Bill 150 also requires new mandatory energy audits prior to the sale of houses.

New Municipal Powers and Obligations

Under the proposed amendments, a person is permitted to use designated goods, services and technologies related to energy conservation, or undertake activities with respect to designated renewable energy projects or sources despite any restriction including those established by municipal by-law.

Municipalities may be required to prepare an energy conservation and demand management plan. Among other requirements, the plan will be required to include a summary of annual energy consumption for the municipality’s operations; a description and forecast of the expected results of conservation initiatives; a summary of the progress and achievements since the previous plan, and additional information as may be prescribed. The municipality must also publish and implement the plan.

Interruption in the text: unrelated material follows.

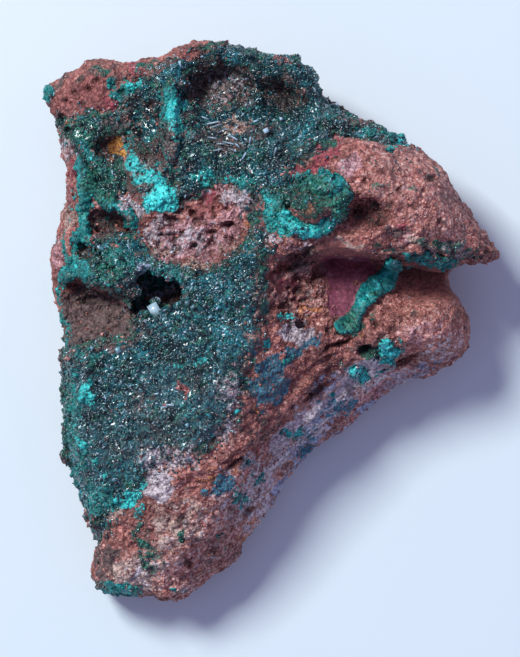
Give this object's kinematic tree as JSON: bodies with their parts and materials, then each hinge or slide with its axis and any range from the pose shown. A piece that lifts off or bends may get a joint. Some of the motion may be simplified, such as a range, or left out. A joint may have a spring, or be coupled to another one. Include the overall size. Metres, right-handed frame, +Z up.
{
  "type": "dioptase on matrix",
  "caption": "Broken hand specimen of rusty copper ore: a dark green dioptase druse covers its upper left side, with blue-green chrysocolla crusts, a cave, hollows and a pointed ledge.",
  "frame": {"origin": "centre of the bounding box in plan, on the plane that the specimen rests on", "axes": "+Z up, away from the resting plane; +Y along the specimen's length, from its narrow end with the foot crust towards the broad end with the hollows; +X towards the pointed ledge"},
  "size_m": [0.0914, 0.1124, 0.0433],
  "materials": {
    "matrix": "rough, granular, broken",
    "dioptase_druse": "glassy crystal faces",
    "chrysocolla_vein": "waxy, botryoidal",
    "chrysocolla_ledge": "waxy, botryoidal",
    "chrysocolla_knob": "waxy, botryoidal",
    "chrysocolla_bloom": "waxy, botryoidal",
    "chrysocolla_ridge": "waxy, botryoidal",
    "chrysocolla_wall": "waxy, botryoidal",
    "chrysocolla_flank_lump": "waxy, botryoidal",
    "chrysocolla_flank_spot": "waxy, botryoidal",
    "chrysocolla_foot": "waxy, botryoidal",
    "chrysocolla_tip": "waxy, botryoidal"
  },
  "bodies": {
    "root": {"matrix": "matrix", "dioptase_druse": "dioptase_druse", "chrysocolla_vein": "chrysocolla_vein", "chrysocolla_ledge": "chrysocolla_ledge", "chrysocolla_knob": "chrysocolla_knob", "chrysocolla_bloom": "chrysocolla_bloom", "chrysocolla_ridge": "chrysocolla_ridge", "chrysocolla_wall": "chrysocolla_wall", "chrysocolla_flank_lump": "chrysocolla_flank_lump", "chrysocolla_flank_spot": "chrysocolla_flank_spot", "chrysocolla_foot": "chrysocolla_foot", "chrysocolla_tip": "chrysocolla_tip"}
  },
  "joints": []
}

The proposed amendments grant municipalities the opportunity to participate through various bodies in renewable generation projects up to 10 MW (or such other capacity as prescribed by regulation).

The Legislative Process - Next Steps

On Tuesday February 24, the GEA will be posted to the Ontario Environmental Registry for consultation. In addition, Bill 150 will then stand for second reading debate in the Legislature where the opposition and the Minister of Energy and Infrastructure can debate the proposed legislation. It is expected that this stage of the legislative process will move quickly with Bill 150 being referred to a Standing Committee of the Legislature for public hearings. At a press conference following the introduction of Bill 150, Deputy Premier Smitherman stated that details on the feed-in tariff would be released for industry input within the next three weeks. The Deputy Premier also stated that various Directives on transmission investment will be issued in the coming months.